◆ EXERCISE INSTRUCTIONS: Return all lines in the material below that contain "degrees".

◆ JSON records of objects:
★ ★ ★ ★ ★

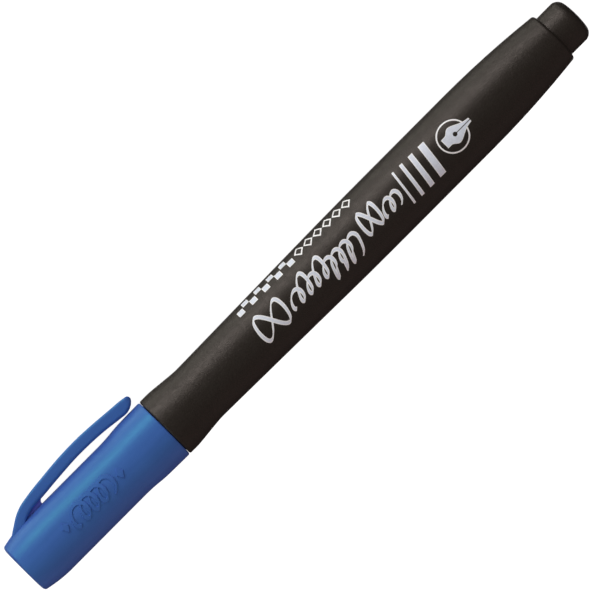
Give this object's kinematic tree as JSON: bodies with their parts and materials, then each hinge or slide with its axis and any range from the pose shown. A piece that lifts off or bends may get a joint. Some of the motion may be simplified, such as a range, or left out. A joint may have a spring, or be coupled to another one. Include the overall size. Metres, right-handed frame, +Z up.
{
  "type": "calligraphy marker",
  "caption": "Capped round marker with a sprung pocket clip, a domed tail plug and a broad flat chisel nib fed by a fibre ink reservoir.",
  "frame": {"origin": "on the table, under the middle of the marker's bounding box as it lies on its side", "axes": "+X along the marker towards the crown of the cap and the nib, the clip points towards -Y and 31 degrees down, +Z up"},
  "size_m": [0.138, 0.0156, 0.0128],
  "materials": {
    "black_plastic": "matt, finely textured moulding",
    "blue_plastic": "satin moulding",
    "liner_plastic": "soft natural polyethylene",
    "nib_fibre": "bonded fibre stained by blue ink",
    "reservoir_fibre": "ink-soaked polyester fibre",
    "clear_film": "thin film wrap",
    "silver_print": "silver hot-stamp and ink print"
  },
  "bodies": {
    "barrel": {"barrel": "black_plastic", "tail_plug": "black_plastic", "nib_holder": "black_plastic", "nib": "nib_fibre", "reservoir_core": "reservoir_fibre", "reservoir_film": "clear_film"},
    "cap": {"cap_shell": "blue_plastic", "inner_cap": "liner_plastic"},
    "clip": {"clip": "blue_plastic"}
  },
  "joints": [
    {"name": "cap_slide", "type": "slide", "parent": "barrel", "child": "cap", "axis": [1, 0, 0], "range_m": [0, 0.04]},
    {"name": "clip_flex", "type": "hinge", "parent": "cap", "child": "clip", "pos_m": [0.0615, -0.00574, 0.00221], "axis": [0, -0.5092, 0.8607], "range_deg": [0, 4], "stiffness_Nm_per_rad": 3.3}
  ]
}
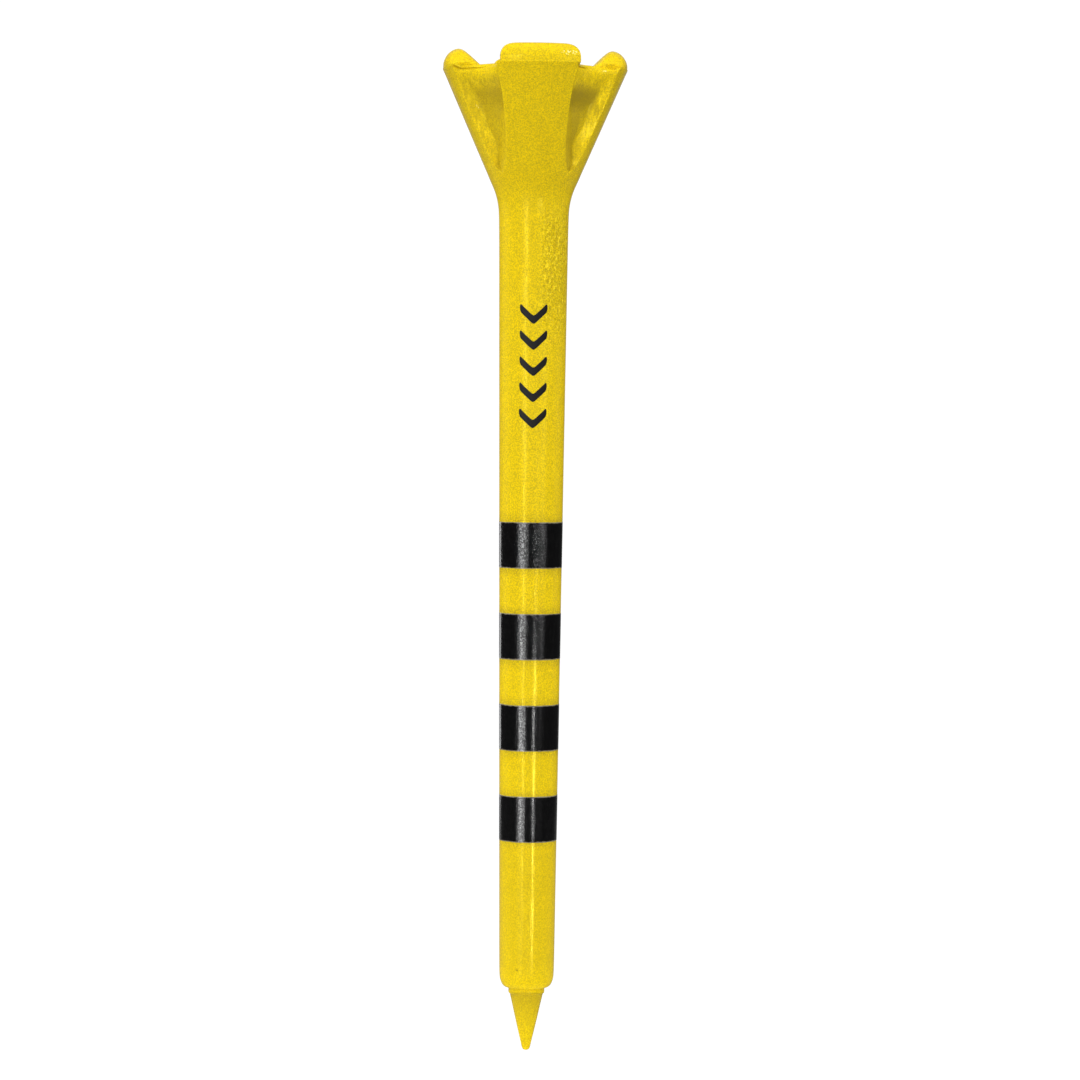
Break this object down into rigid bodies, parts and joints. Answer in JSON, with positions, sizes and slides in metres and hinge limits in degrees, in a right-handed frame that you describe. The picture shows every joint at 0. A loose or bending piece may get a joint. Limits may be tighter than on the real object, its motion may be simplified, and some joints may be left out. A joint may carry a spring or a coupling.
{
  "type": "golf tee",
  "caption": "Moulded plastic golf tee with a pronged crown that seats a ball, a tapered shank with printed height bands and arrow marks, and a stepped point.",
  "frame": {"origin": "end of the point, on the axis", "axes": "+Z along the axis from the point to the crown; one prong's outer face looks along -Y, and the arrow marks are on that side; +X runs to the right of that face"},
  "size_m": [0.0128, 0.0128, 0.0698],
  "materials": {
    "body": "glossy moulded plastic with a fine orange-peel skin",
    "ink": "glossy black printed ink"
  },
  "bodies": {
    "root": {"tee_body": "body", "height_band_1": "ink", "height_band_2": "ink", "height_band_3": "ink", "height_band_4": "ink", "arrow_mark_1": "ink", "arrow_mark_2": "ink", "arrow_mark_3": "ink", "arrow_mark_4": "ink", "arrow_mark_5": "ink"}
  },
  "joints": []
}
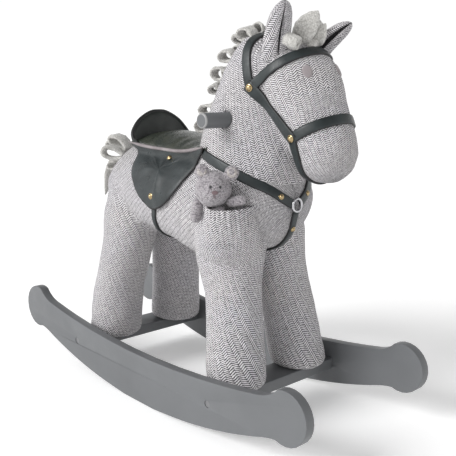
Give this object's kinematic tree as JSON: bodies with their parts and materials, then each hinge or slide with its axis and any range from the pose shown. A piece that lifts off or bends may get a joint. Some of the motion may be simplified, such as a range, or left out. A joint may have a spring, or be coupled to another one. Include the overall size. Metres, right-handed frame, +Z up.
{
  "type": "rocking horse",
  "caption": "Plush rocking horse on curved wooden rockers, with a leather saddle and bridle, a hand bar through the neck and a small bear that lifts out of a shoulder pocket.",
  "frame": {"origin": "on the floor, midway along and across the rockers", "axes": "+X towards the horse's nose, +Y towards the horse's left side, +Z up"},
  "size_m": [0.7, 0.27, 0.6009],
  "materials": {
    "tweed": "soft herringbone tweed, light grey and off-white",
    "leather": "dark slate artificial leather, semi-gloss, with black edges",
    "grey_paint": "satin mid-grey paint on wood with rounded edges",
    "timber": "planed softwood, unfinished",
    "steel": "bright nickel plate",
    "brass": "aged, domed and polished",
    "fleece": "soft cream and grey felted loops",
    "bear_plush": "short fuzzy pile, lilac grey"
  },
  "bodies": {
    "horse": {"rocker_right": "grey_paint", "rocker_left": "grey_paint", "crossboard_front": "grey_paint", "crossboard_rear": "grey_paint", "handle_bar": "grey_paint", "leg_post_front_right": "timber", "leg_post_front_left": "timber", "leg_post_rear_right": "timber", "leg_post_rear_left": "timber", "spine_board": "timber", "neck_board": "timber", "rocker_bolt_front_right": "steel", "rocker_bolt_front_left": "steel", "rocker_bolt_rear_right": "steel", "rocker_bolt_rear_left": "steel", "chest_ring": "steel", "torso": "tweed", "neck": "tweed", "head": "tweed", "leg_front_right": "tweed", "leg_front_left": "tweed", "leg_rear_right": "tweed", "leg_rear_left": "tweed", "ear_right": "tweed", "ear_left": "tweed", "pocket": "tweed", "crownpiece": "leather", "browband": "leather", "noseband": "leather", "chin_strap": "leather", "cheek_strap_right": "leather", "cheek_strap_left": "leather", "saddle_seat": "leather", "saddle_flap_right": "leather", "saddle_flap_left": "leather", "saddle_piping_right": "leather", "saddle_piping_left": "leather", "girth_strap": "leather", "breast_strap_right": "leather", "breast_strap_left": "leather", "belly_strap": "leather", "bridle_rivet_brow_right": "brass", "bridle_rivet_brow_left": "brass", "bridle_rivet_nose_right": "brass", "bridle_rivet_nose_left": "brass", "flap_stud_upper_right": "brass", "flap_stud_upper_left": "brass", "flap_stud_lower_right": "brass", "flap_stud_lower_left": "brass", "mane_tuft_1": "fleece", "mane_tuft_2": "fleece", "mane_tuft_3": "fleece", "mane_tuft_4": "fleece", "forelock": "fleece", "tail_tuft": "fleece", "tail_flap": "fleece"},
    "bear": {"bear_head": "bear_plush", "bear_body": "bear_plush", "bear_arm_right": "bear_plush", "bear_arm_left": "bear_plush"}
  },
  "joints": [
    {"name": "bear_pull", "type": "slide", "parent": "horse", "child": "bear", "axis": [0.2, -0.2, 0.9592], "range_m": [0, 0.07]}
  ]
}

★ ★ ★ ★ ★

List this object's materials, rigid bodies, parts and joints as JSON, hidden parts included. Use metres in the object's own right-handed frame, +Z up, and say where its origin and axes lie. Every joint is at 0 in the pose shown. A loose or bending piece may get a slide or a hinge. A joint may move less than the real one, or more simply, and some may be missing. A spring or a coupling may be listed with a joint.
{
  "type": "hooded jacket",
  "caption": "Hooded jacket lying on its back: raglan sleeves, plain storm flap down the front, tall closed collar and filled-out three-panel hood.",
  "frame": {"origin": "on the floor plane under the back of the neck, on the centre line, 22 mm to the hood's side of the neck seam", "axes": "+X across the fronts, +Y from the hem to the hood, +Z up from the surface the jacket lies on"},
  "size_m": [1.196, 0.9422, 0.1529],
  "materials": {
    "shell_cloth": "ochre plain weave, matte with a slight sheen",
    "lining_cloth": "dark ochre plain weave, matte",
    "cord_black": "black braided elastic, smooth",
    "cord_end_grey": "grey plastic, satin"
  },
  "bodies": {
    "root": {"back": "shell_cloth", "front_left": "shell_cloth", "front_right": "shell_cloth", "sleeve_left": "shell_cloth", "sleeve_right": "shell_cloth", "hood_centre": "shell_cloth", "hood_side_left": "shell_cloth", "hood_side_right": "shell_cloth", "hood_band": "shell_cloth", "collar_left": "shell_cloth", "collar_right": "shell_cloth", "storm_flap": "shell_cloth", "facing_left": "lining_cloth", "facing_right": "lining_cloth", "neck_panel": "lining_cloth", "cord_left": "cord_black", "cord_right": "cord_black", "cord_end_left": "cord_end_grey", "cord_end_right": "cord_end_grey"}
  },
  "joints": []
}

★ ★ ★ ★ ★

◆ RESPONSE TO THE EXERCISE:
  "frame": {"origin": "on the table, under the middle of the marker's bounding box as it lies on its side", "axes": "+X along the marker towards the crown of the cap and the nib, the clip points towards -Y and 31 degrees down, +Z up"},
Break this object down into rigid bodies, parts and joints. Answer in JSON, with positions, sizes and slides in metres and hinge limits in degrees, in a right-handed frame that you describe. The picture shows every joint at 0. A loose or bending piece may get a joint. Limits may be tighter than on the real object, its motion may be simplified, and some joints may be left out. A joint may carry a spring or a coupling.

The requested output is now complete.